One of the groups, which includes Matthew Meyerson, HMS assistant professor of pathology at the Dana–
Farber Cancer Institute and a member of the Broad Institute, has now expanded its search for cancer-specific mutations in the tyrosine kinase protein family to 3,000 tumor samples representing 95 different cancers.

“The combination of genomic technology and targeted history provides a unique opportunity to understand the pathogenesis of cancer,” Meyerson told a room of reporters.

So far, the kinase inhibitors have not translated into as large a survival benefit as might be hoped. In some patients the lung cancers shrank by half in only six weeks, but then grew back completely resistant to the drug in about six months. The resistance comes from a second mutation that blocks the kinase’s drug-binding pocket.

“An effective drug to circumvent the resistance will have a big impact,” said Daniel Haber, HMS professor of medicine at Massachusetts General Hospital. Haber was part of a second team that identified the susceptible EGFR mutation, which blocks the normal apoptotic pathway that would normally cause the cell to die.

Such mutations allow doctors to identify patients who are most likely to respond to specific therapies, knowledge that reduces the size of clinical trials and speeds up drug testing, Haber said. As in HIV therapy, a cocktail of inhibitors targeted to different molecules is likely to be needed.

“Protein kinases represent a new paradigm in drug discovery,” said Juswinder Singh, associate director of structural informatics at Biogen Idec in Cambridge. Nearly one third of all pharmaceutical research and development is devoted to the 518-member family of known kinases, he said.

Emerging technologies that combine structural, chemical, and biological data and computational advances are ratcheting up the screening for small molecules that can bind to kin-ases and block their activity in cancer. “The new approach,” Singh said, “is to experimentally and computationally examine the effects of compounds against the whole protein kinase family, which is pivotal to biology.”

A different kind of cancer drug emerged from the lab of Alfred Goldberg, professor of cell biology at HMS, who 30 years ago discovered the proteasome, a large enzymatic machine in cells that selectively destroys misfolded proteins and critical regulatory proteins. He and several Harvard colleagues founded a small biotech company to generate molecules that block the proteasome’s ability to shred proteins, eventually leading to the drug Velcade, approved two years ago by the FDA for the treatment of multiple myeloma.
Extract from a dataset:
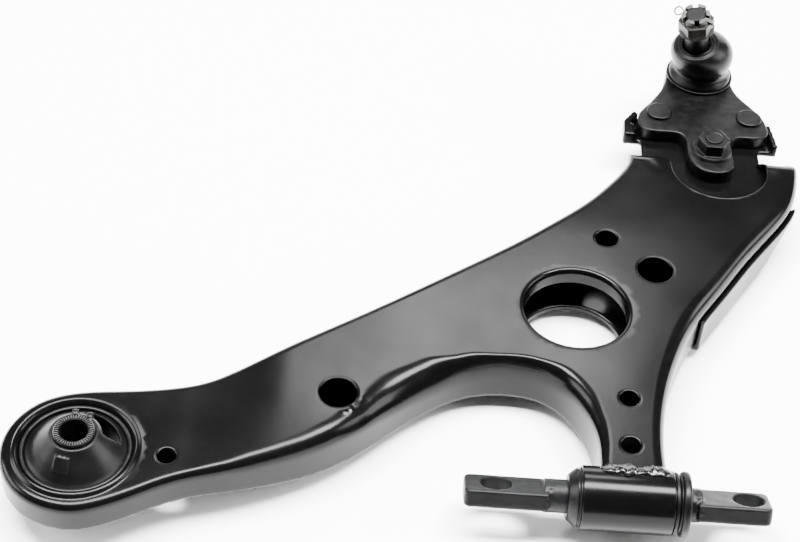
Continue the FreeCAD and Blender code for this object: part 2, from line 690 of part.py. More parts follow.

“Ironically, when we set out, cancer therapy was not our goal, but with time it became clear that in many cancers, oncogene products fail to get degraded or tumor suppressors get degraded too rapidly,” said Goldberg. Velcade is now in nearly 60 human trials against other cancers.

In contrast, Rakesh Jain set out to solve the paradox of clinical-trial results showing that chemotherapy works in combination with the new experimental anti-angiogenic agents, which are supposed to cut off the blood supply to the tumor. He proposed a new mechanism, which he and other researchers have confirmed. The anti-angiogenic agents transiently normalize the shoddy vessels hastily constructed by the tumor, and the temporarily improved vessels can deliver the chemotherapeutics more effectively before the tumor vasculature is pruned and becomes inefficient.